Pour autant, aucune nécessité absolue ne justifie cette mise à disposition d’un logement..
En pratique l’expression de logement de fonction est, ici, employée de manière excessive. Pour autant, dans la mesure où l’attribution du logement n’est pas liée à l’emploi exercé, les dispositions de l’article 21 de la loi n° 90-1067 du 28 novembre 1990 modifié ne s’appliquent pas (pour le régime du logement de fonction pour nécessité absolue de service, voir notre article).
Dans ce cas, le régime juridique dépendra de la domanialité du bien mis à disposition.
La nécessité de déterminer la domanialité du logement de fonction attribué à un agent public
Ici, il est important de déterminer :
– si le logement est manifestement dissociable physiquement et fonctionnellement de bâtiments communaux recevant du public ;
– si le logement a été affecté à l’usage direct du public ou au service public et, dans ce dernier cas, a reçu les aménagements indispensables à cette affectation.

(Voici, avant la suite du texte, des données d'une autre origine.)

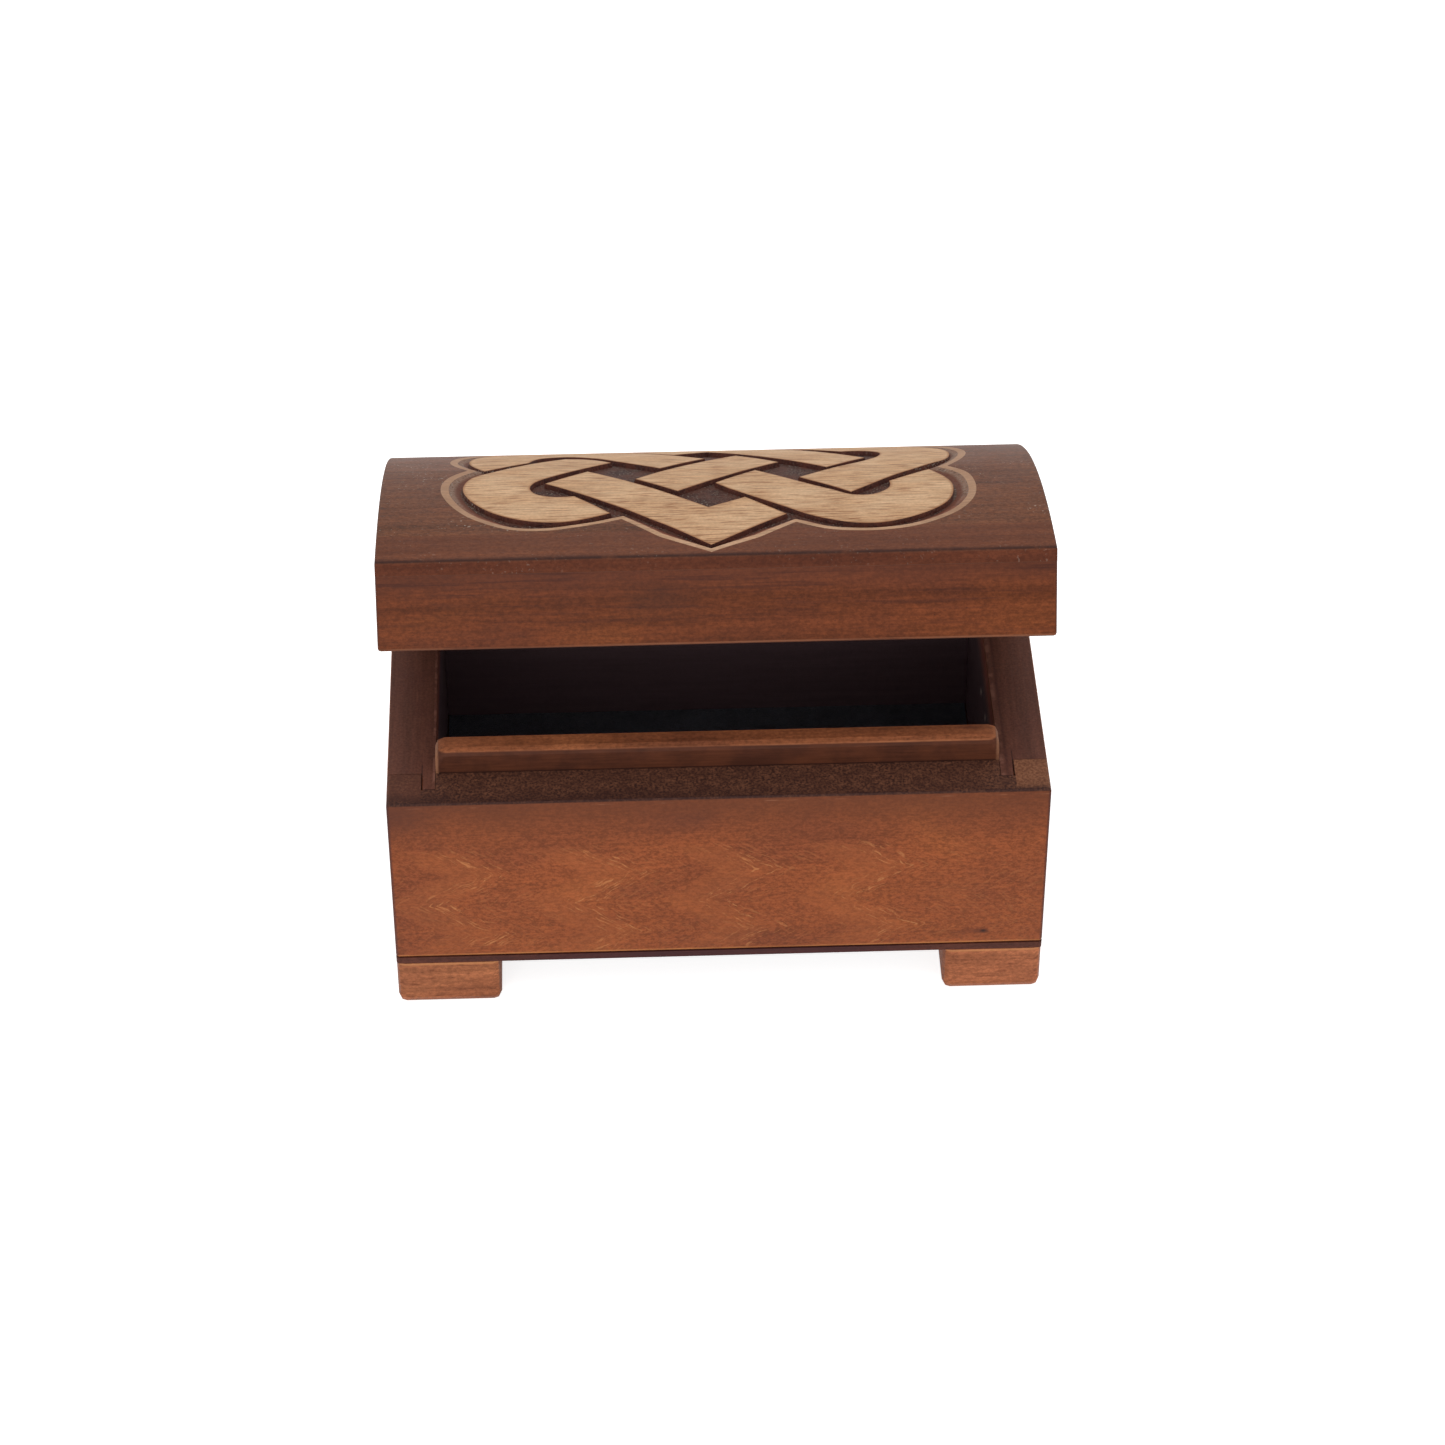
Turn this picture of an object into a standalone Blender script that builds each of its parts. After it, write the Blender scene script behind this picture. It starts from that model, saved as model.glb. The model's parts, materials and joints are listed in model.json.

En effet, la jurisprudence retient une approche pragmatique :
« Considérant qu’il résulte de l’instruction que, même s’ils sont situés dans un ensemble immobilier partiellement occupé par un service public, les appartements, loués de longue date à des particuliers dans les conditions de droit commun, n’ont jamais été affectés ni à l’usage direct du public ni au service public dont le Crédit municipal de Paris a la charge et en vue duquel ils auraient été spécialement aménagés ; qu’il résulte également de l’instruction que ces appartements, qui bénéficient d’un accès direct et autonome sur la rue des Blancs-Manteaux, ne sont pas reliés aux autres bâtiments qui composent l’ensemble immobilier occupé par le Crédit municipal de Paris et sont divisibles des locaux affectés au service public ; que, par suite, ces appartements, qui ne sauraient être regardés comme un accessoire des locaux appartenant au domaine public, ne constituent pas des dépendances du domaine public de cet établissement public ; que si le Crédit municipal de Paris soutient qu’en vertu d’un arrêté du 27 octobre 1960, modifié par un arrêté du 1er juillet 1962, ces appartements devaient en principe être concédés au personnel de l’établissement, soit par nécessité absolue du service, soit par utilité de service, soit en considération des fonctions occupées par les agents, cette circonstance – qu’au demeurant le Crédit municipal de Paris n’établit pas – est sans incidence sur le régime de domanialité qui leur est applicable » (CE, 11 décembre 2008, 309260).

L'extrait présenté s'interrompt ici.